How to Avoid Haiti Quake Scams

When a major disaster like the quake in Haiti hits, good people and groups around the world step up to offer help and donations. Right behind them evil scammers around the world scramble to intercept those donations. In the next few days you'll probably encounter numerous e-mails, Facebook groups, and tweets with links to sites requesting donations to help the quake victims. How can you separate the valid charities from the frauds?

Here are ten tips to ensure your donations go to the right place.

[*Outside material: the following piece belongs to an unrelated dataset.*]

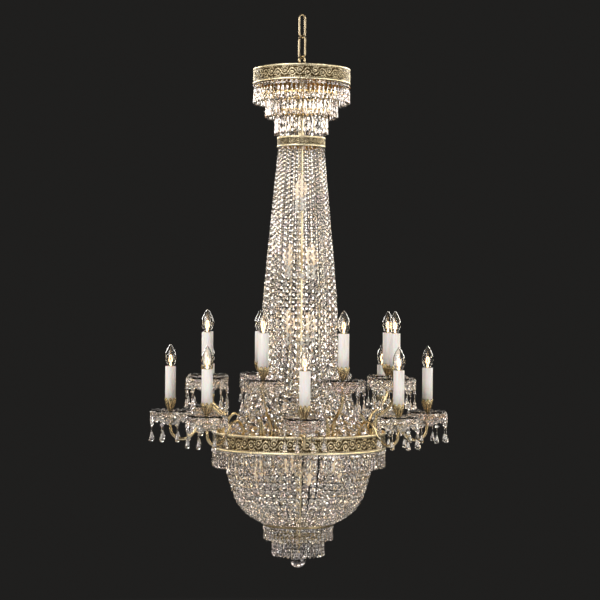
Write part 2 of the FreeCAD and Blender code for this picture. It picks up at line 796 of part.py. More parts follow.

  1. Sanity-check URLs. Some scammers are sloppy. If an e-mail message claims to be from the International Red Cross, say, but the URL links point to something wildly different, stay away! Not sure? In most e-mail clients you can point to a link with the mouse and see the actual URL in the status bar or in a tooltip.
  2. Decode Short URLs. If a tweet or other post includes a shortened URL pointing to a charity site, don't click it. Instead, use one of the many services that retrieve the full URL. Here again, if it looks wrong, stay away.
  3. Don't Even Click Valid URLs. Even if the links in an e-mail appear to be valid, don't click them. Instead, navigate directly to the organization's web site and look for information about helping disaster victims.
  4. Run a Background Check. We can't all be familiar with every legitimate aid group. Before visiting a group you don't recognize, check the site's ownership using www.whois.net or another site that supplies whois data. This should give you the full company name, an address, a contact name, and a phone number. If the results don't jibe with the stated name, stay away.
  5. Do a History Check. You'll surely feel safer donating to a charity Web site that's been around for a while. Go to the Internet Archive and check the site's history. If there's no history, the site is very recent. Yes, it could be that the organization was formed to help with the current crisis, but it could also point to an opportunistic scam.
  6. Ask the Better Business Bureau. The Better Business Bureau online offers a page that lets you check their charity reviews. You can search by name, URL, e-mail address or phone number. A positive response means it's a valid charity, but "not found" isn't necessarily a black mark. For example www.icrc.org, the Web site for the International Committee of the Red Cross, isn't in the BBB database.
  7. Don't Donate Cash. If the charity asks for cash, offers to send a messenger to pick up your donation, pressures you to donate more than you've offered, or otherwise seems over-eager, disengage right away. Your safest donation is a check, made out to the organization and not to any individual.
  8. Beware Collateral Damage. Scammers trolling for cash aren't your only worry. As with other newsworthy search terms, searches about the Haiti quake may turn up malicious Web sites. The bad guys get these sites into search results using what's called "SEO poisoning" (SEO means Search Engine Optimization). Click the wrong one and you may be hit with a drive-by download; let's hope your security suite blocks it.
  9. Give to Groups. You may get an appeal through e-mail or social networking from an unfamiliar individual claiming to be a victim and asking for your direct help. It may seem hard-hearted, but don't respond. Impersonating a victim is much easier than impersonating a charity. If the appeal touches your heart, make your donation to a known aid organization.
  10. Give Proactively. Supposing you do want to donate money toward aiding the quake victims, don't wait for an invitation. Locate a likely charity that's helping in that area and contact them to make your donation. Now you can ignore any other possibly-unsafe requests for donations with a clear conscience.

Of course these tips aren't limited to the Haiti quake. You should take care whenever responding to requests for help, or to any unsolicited e-mail or social networking contact. That way your help will go to those who need it, not to the vultures.